Savvy public-relations discourses aside, there are a number of deeply concerning national-level trends that suggest a maintenance or even expansion of social conflicts around oil and mining investments:

  • A retrograde understanding of consultation, as expressed by Perupetro’s chief and other officials, that falls very short of international standards. The government doesn’t appear to have read the 2012 Sarayaku decision at the Inter-American Court of Human Rights, which offers a detailed and rigorous set of standards for how consultations must be carried out;
  • The apparent inability of the Peruvian government to manage situations in which local communities – indigenous or otherwise – are unequivocally opposed to the imposition of natural resource extraction with potential devastating consequences. Cases to watch are those of the Conga mine and the Achuar in oil Block 64;
  • The increasing militarization of social conflicts, and targeting of civil society leaders in spurious legal cases under the rubric of the criminalization of social protest;
  • The systematic exclusion by the government – from President Humala on down – of Quechua and Aymara-speaking Andean communities from the consultation law, claiming they aren’t indigenous. This prompted the protest resignation of Ivan Lanegra, a vice-minister at the Culture Ministry – responsible for implementing the Consultation Law.

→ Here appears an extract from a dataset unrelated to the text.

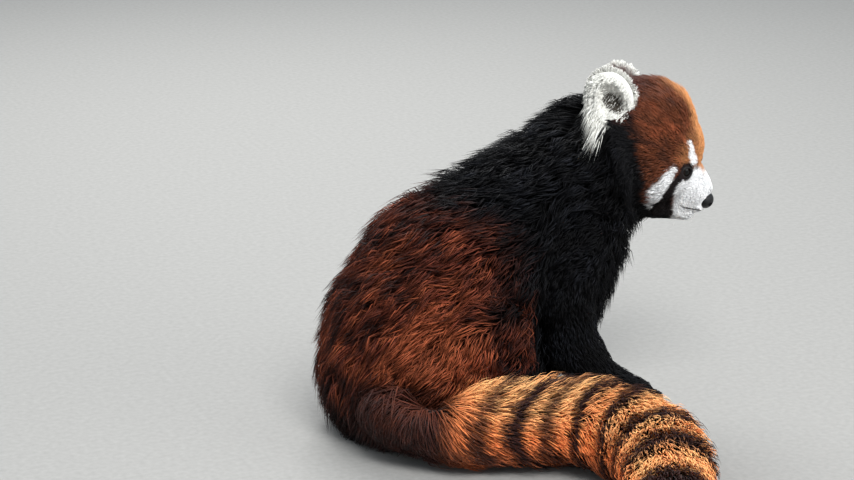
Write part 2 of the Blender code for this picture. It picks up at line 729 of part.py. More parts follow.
def ear_locks(side, grow):
    """Locks round the rim of an ear, long ones hanging at its lower back edge, grown by a distance."""
    chance = random.Random(SEED + side)
    frame = ear_frame(side)
    turn = head_matrix().to_3x3()
    down = (turn @ Vector((EAR_HANG.x, side * EAR_HANG.y, EAR_HANG.z))).normalized()
    open_way = (frame.to_3x3() @ Vector((1, 0, 0))).normalized()
    length, width, thick = EAR_LOCK
    locks = []
    for degrees, share in EAR_TUFTS:
        a = math.radians(degrees)
        rim = Vector((0.0, side * math.sin(a) * EAR_OUTER.y, math.cos(a) * EAR_OUTER.z))
        out = (frame.to_3x3() @ rim).normalized()
        reach = length * share * chance.uniform(0.92, 1.08)
        wide = width * (0.7 + 0.3 * share)
        heading = (out * 0.7 + down * (share - 0.3)).normalized()
        spot = frame @ (rim * EAR_ROOTING) + open_way * EAR_FORWARD - heading * EAR_FORWARD
        rows, before = [], 0.0
        for step, part in zip(LOCK_STEPS, LOCK_WIDTHS):
            spot = spot + heading * (step - before) * reach
            heading = (heading + down * EAR_DROOP * (step - before)).normalized()
            before = step
            across = heading.cross(open_way).normalized()
            above = across.cross(heading)
            across *= wide * part / 2 + grow
            above *= thick * part / 2 + grow
            start = spot - heading * (grow if step == 0.0 else 0.0)
            rows.append((start - across, start + above, start + across, start - above))
        locks.append(blade(rows, spot + heading * ((1 - before) * reach + 2 * grow)))
    return locks


def ear_socket(thing, side):
    """Cuts a neighbour clear of an ear and its tufts."""
    boolean(thing, "DIFFERENCE", ear_outer(side, GAP))
    for tuft in ear_locks(side, GAP):
        boolean(thing, "DIFFERENCE", tuft)


def make_ear(name, side):
    """One ear: a cup hollowed from its outer form, with tufts on its rim."""
    ear = ear_outer(side, 0.0)
    bm = bmesh.new()
    add_globe(bm, ear_frame(side) @ Matrix.Translation((EAR_HOLLOW_SHIFT, 0, 0)), EAR_HOLLOW, EAR_SIDES)
    boolean(ear, "DIFFERENCE", object_from("hollow", bm))
    joined(ear, ear_locks(side, 0.0))
    ear.name = name
    return ear


def eye_frame(side):
    """An eye's own axes in the world: its aim, across and up."""
    aim = Vector((EYE_AIM.x, side * EYE_AIM.y, EYE_AIM.z)).normalized()
    across = Vector((0, 0, 1)).cross(aim).normalized()
    turn = Matrix((aim, across, aim.cross(across))).transposed().to_4x4()
    return head_matrix() @ Matrix.Translation((EYE_CENTRE.x, side * EYE_CENTRE.y, EYE_CENTRE.z)) @ turn


def eye_ball(name, side, grow):
    """An eyeball, grown by a distance."""
    bm = bmesh.new()
    radius = EYE_RADIUS + grow
    add_globe(bm, eye_frame(side), (radius, radius, radius), EYE_SIDES)
    return object_from(name, bm)


def eye_slit(side):
    """The almond opening between the lids."""
    bm = bmesh.new()
    ahead = Matrix.Translation((EYE_RADIUS + LID_THICKNESS, 0, 0))
    add_ball(bm, (0, 0, 0), (EYE_RADIUS * 0.75, *EYE_SLIT), eye_frame(side) @ ahead, 2)
    return object_from("slit", bm)


def nose_pad(name, grow):
    """The nose pad, grown by a distance."""
    bm = bmesh.new()
    frame = head_matrix() @ Matrix.Translation(NOSE_CENTRE)
    add_globe(bm, frame, NOSE_RADII + Vector((grow, grow, grow)), NOSE_SIDES)
    return object_from(name, bm)


def make_nose():
    """The nose pad with its nostrils."""
    nose = nose_pad("nose", 0.0)
    for side in (1, -1):
        bm = bmesh.new()
        x, y, z = NOSTRIL_CENTRE
        add_ball(bm, (x, side * y, z), NOSTRIL_RADII, head_matrix(), 2)
        boolean(nose, "DIFFERENCE", object_from("nostril", bm))
    return nose


def mouth_groove(head):
    """A thin tube along the line of the mouth from corner to corner, on the head's own surface."""
    tree = tree_of(head)
    frame = head_matrix()
    line = [Vector((x, -y, z)) for x, y, z in MOUTH_LINE[:0:-1]] + [Vector(p) for p in MOUTH_LINE]
    bm = bmesh.new()
    loops = []
    spots = [tree.find_nearest(frame @ point) for point in line]
    for k, (spot, normal, _, _) in enumerate(spots):
        ahead = (spots[min(k + 1, len(spots) - 1)][0] - spots[max(k - 1, 0)][0]).normalized()
        across = ahead.cross(normal).normalized()
        radius = MOUTH_GROOVE * (0.45 if k in (0, len(spots) - 1) else 1.0)
        loop = []
        for j in range(6):
            a = 2 * math.pi * j / 6
            loop.append(bm.verts.new(spot + radius * (across * math.cos(a) + normal * math.sin(a) * 1.3)))
        loops.append(loop)
    for near, far in zip(loops, loops[1:]):
        for j in range(6):
            i = (j + 1) % 6
            bm.faces.new((near[j], near[i], far[i], far[j]))
    bm.faces.new(loops[0][::-1])
    bm.faces.new(loops[-1])
    bmesh.ops.recalc_face_normals(bm, faces=bm.faces)
    return object_from("groove", bm)


def head_plane():
    """The plane between neck and head, in the world."""
    frame = head_matrix()
    point, normal = HEAD_CUT
    return frame @ point, (frame.to_3x3() @ normal).normalized()


def make_head(chance):
    """The head ahead of the neck, with lids, mouth and ruff, and with sockets for ears, eyes and nose."""
    bm = bmesh.new()
    add_head(bm)
    add_chain(bm, TORSO_CHAIN[3:])
    add_chain(bm, BELLY_CHAIN[2:])
    head = fused("head", bm, HEAD_VOXEL, 8, HEAD_FACES * 3)
    point, normal = head_plane()
    boolean(head, "INTERSECT", box_ahead("ahead", point, normal, -HEAD_SPARE, FLOOR))
    thin = head.modifiers.new("thin", "DECIMATE")
    thin.ratio = HEAD_FACES / len(head.data.polygons)
    thin.use_collapse_triangulate = True
    applied(head)
    locks = ruff_locks(head, chance)
    boolean(head, "DIFFERENCE", mouth_groove(head))
    for side in (1, -1):
        boolean(head, "UNION", eye_ball("lid", side, GAP + LID_THICKNESS))
    joined(head, locks)
    boolean(head, "DIFFERENCE", nose_pad("nose_socket", GAP))
    for side in (1, -1):
        ear_socket(head, side)
        boolean(head, "DIFFERENCE", eye_ball("eye_socket", side, GAP))
        boolean(head, "DIFFERENCE", eye_slit(side))
    boolean(head, "INTERSECT", box_ahead("ahead", point, normal, GAP / 2, FLOOR))
    return head


def leg_cell(outline, inner, side, grow):
    """The room of a leg on one side, grown by a distance."""
    low = FLOOR if grow == 0.0 else FLOOR - BELOW
    return side_prism("cell", grown(outline(low), grow), inner - grow, side)


def make_body(nodes, chance):
    """Neck, chest, torso and legs, parted from one body with its locks."""
    bm = bmesh.new()
    add_trunk(bm)
    whole = fused("whole", bm, BODY_VOXEL, 6, BODY_FACES)
    joined(whole, body_locks(whole, chance))
    point, normal = head_plane()
    neck_point, neck_normal = NECK_CUT
    chest_point, chest_normal = CHEST_CUT
    neck = copy_of(whole, "neck")
    boolean(neck, "INTERSECT", box_ahead("ahead", neck_point, neck_normal, GAP / 2, FLOOR))
    boolean(neck, "DIFFERENCE", box_ahead("past", point, normal, -GAP / 2, -1.0))
    for side in (1, -1):
        ear_socket(neck, side)
    nodes["neck"] = neck
    trunk = copy_of(whole, "trunk")
    boolean(trunk, "INTERSECT", box_ahead("above", (0, 0, FLOOR), (0, 0, 1), 0.0, FLOOR))
    boolean(trunk, "DIFFERENCE", box_ahead("past", neck_point, neck_normal, -GAP / 2, -1.0))
    boolean(trunk, "DIFFERENCE", tail_clearance())
    for side, word in ((1, "left"), (-1, "right")):
        name = f"hindleg_{word}"
        leg = copy_of(whole, name)
        boolean(leg, "INTERSECT", leg_cell(hind_outline, HIND_INNER, side, 0.0))
        boolean(leg, "DIFFERENCE", leg_cell(foot_outline, HIND_INNER, side, GAP))
        nodes[name] = leg
        for outline, inner in ((hind_outline, HIND_INNER), (fore_outline, FORE_INNER)):
            boolean(trunk, "DIFFERENCE", leg_cell(outline, inner, side, GAP))
    boolean(nodes["hindleg_right"], "DIFFERENCE", tail_clearance())
    chest = copy_of(trunk, "chest")
    boolean(chest, "INTERSECT", box_ahead("ahead", chest_point, chest_normal, GAP / 2, -1.0))
    for side in (1, -1):
        ear_socket(chest, side)
    boolean(trunk, "DIFFERENCE", box_ahead("past", chest_point, chest_normal, -GAP / 2, -1.0))
    nodes["chest"] = chest
    trunk.name = "torso"
    nodes["torso"] = trunk
    bpy.data.objects.remove(whole, do_unlink=True)


def make_feet(nodes):
    """Forelegs, paws and hind feet, from a finer skin with toes and claws."""
    bm = bmesh.new()
    add_trunk(bm)
    for side in (1, -1):
        add_toes(bm, HIND_CHAIN, side)
        add_toes(bm, FORE_CHAIN, side)
    whole = fused("limbs", bm, LEG_VOXEL, 3, LEG_FACES)
    wrist_point, wrist_normal = WRIST_CUT
    for side, word in ((1, "left"), (-1, "right")):
        leg = copy_of(whole, f"foreleg_{word}")
        boolean(leg, "INTERSECT", leg_cell(fore_outline, FORE_INNER, side, 0.0))
        paw = copy_of(leg, f"forepaw_{word}")
        boolean(leg, "DIFFERENCE", box_ahead("past", wrist_point, wrist_normal, -GAP / 2, -1.0))
        boolean(paw, "INTERSECT", box_ahead("ahead", wrist_point, wrist_normal, GAP / 2, -1.0))
        foot = copy_of(whole, f"hindfoot_{word}")
        boolean(foot, "INTERSECT", leg_cell(hind_outline, HIND_INNER, side, 0.0))
        boolean(foot, "INTERSECT", leg_cell(foot_outline, HIND_INNER, side, 0.0))
        joined(paw, [claw(FORE_CHAIN, side, k) for k in range(TOES)])
        joined(foot, [claw(HIND_CHAIN, side, k) for k in range(TOES)])
        nodes[leg.name], nodes[paw.name], nodes[foot.name] = leg, paw, foot
    bpy.data.objects.remove(whole, do_unlink=True)
    for name in ("hindfoot_right", "foreleg_right", "forepaw_right"):
        boolean(nodes[name], "DIFFERENCE", tail_clearance())


def make_tail(nodes, chance):
    """The tail in a few lengths, each with a thin gap to the next and laid on the floor."""
    half = 0.5 * GAP / tail_length()
    steps = [t for t in tail_steps(0, TAIL_NODES) if t <= TAIL_CORE_END]
    whole = tail_tube("whole_tail", steps, 0.0, 0.0)
    joined(whole, tail_locks(chance))
    for k in range(TAIL_NODES):
        name = f"tail_{k + 1}"
        nodes[name] = copy_of(whole, name)
        beyond = TAIL_TUFT * 1.2 if k == TAIL_NODES - 1 else 0.0
        room = tail_tube("room", tail_steps(k, k + 1, half), TAIL_MARGIN, 1.0, 0.0, beyond)
        boolean(nodes[name], "INTERSECT", room)
        boolean(nodes[name], "INTERSECT", box_ahead("above", (0, 0, FLOOR), (0, 0, 1), 0.0, FLOOR))
    bpy.data.objects.remove(whole, do_unlink=True)


def tail_clearance():
    """The room that the tail takes, with its gap to the body."""
    grow = TAIL_MARGIN + GAP
    return tail_tube("clear", tail_steps(0, TAIL_NODES), grow, 1.0, GAP, TAIL_TUFT * 1.2 + GAP)


def keep_largest(thing):
    """Keeps only the closed surface with the most faces."""
    bm = bmesh.new()
    bm.from_mesh(thing.data)
    islands, seen = [], set()
    for first in bm.faces:
        if first in seen:
            continue
        island, queue = [], [first]
        seen.add(first)
        while queue:
            face = queue.pop()
            island.append(face)
            for edge in face.edges:
                for other in edge.link_faces if len(edge.link_faces) == 2 else ():
                    if other not in seen:
                        seen.add(other)
                        queue.append(other)
        islands.append(island)
    islands.sort(key=len)
    for island in islands[:-1]:
        bmesh.ops.delete(bm, geom=island, context="FACES")
    bmesh.ops.triangulate(bm, faces=bm.faces)
    bm.to_mesh(thing.data)
    bm.free()


def finish(nodes):
    """Cleans each piece, moves it to the origin's frame and gives it its finish."""
    finishes = {"neck": BLACK, "torso": RUFOUS, "head": FACE, "nose": NOSE_COLOUR}
    for name, thing in nodes.items():
        keep_largest(thing)
        thing.data.transform(Matrix.Translation(-CENTRE))
        look = finishes.get(name, BLACK)
        if name.startswith("tail"):
            look = TAIL_COLOUR
        if name.startswith("ear"):
            look = CREAM
        if name.startswith("eye"):
            look = EYE_COLOUR
        thing.data.materials.clear()
        thing.data.materials.append(material(name, look))
        thing.data.shade_smooth()
        thing.data.set_sharp_from_angle(angle=math.radians(50))
        thing.data.name = name


def main():
    """Builds the animal."""
    clear_scene()
    chance = random.Random(SEED)
    nodes = {"head": make_head(chance), "nose": make_nose()}
    make_body(nodes, chance)
    make_feet(nodes)
    make_tail(nodes, chance)
    for side, word in ((1, "left"), (-1, "right")):
        nodes[f"ear_{word}"] = make_ear(f"ear_{word}", side)
        nodes[f"eye_{word}"] = eye_ball(f"eye_{word}", side, 0.0)
    finish(nodes)


main()
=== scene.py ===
"""Red panda figure, dressed: one skin under a coat of mesh tufts, with eyes, lids, nose, mouth, claws and whiskers.

It sits on its haunches with its head turned to its right and its ringed tail laid on the floor. Every piece is
made where the driving measures of the solids have it, and then moved to their frame. Lengths are metres, +X is
the way the body faces, +Y its left and +Z up.
"""

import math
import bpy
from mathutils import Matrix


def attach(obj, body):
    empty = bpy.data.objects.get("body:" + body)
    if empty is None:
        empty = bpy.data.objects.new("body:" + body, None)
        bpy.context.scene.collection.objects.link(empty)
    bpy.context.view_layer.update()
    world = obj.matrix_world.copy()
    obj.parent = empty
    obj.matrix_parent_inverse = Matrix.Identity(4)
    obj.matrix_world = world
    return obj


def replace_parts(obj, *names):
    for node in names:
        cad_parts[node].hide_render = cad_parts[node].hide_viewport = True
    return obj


bl_info = {
    "name": "Red panda figure",
    "version": (1, 0, 0),
    "blender": (4, 5, 0),
    "location": "3D View > Sidebar > Red panda",
    "description": "Dresses the solids of a sitting red panda with skin, coat, face and claws",
    "category": "Add Mesh",
}

import bmesh
import bpy
import numpy as np
from mathutils import Matrix, Vector
from mathutils.bvhtree import BVHTree
from mathutils.kdtree import KDTree

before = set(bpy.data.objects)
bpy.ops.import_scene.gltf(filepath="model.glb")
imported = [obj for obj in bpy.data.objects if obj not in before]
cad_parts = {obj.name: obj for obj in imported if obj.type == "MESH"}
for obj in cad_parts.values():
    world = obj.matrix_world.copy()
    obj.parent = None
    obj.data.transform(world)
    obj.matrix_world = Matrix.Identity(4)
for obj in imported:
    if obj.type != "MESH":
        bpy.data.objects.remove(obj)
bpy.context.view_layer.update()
FLESH = [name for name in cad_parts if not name.startswith(("eye", "nose"))]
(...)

What’s a responsible investor to do?

Given this conflictive reality on the ground in Peru, any prospective investors should consider the following:

  • Carrying out robust additional due diligence, taking a skeptical approach to information provided by the Peruvian government.
  • Rigorously applying indigenous rights standards that are consistent with international human rights and indigenous rights law, including proper consultation and consent of indigenous peoples.
  • Excluding operation in areas where indigenous people are directly opposed to the company or where uncontacted people live.
  • Not employing extraordinary security measures like hiring heavily armed forces. This should be a significant red flag in any situation and a likely indicator that operations do not have social license to operate.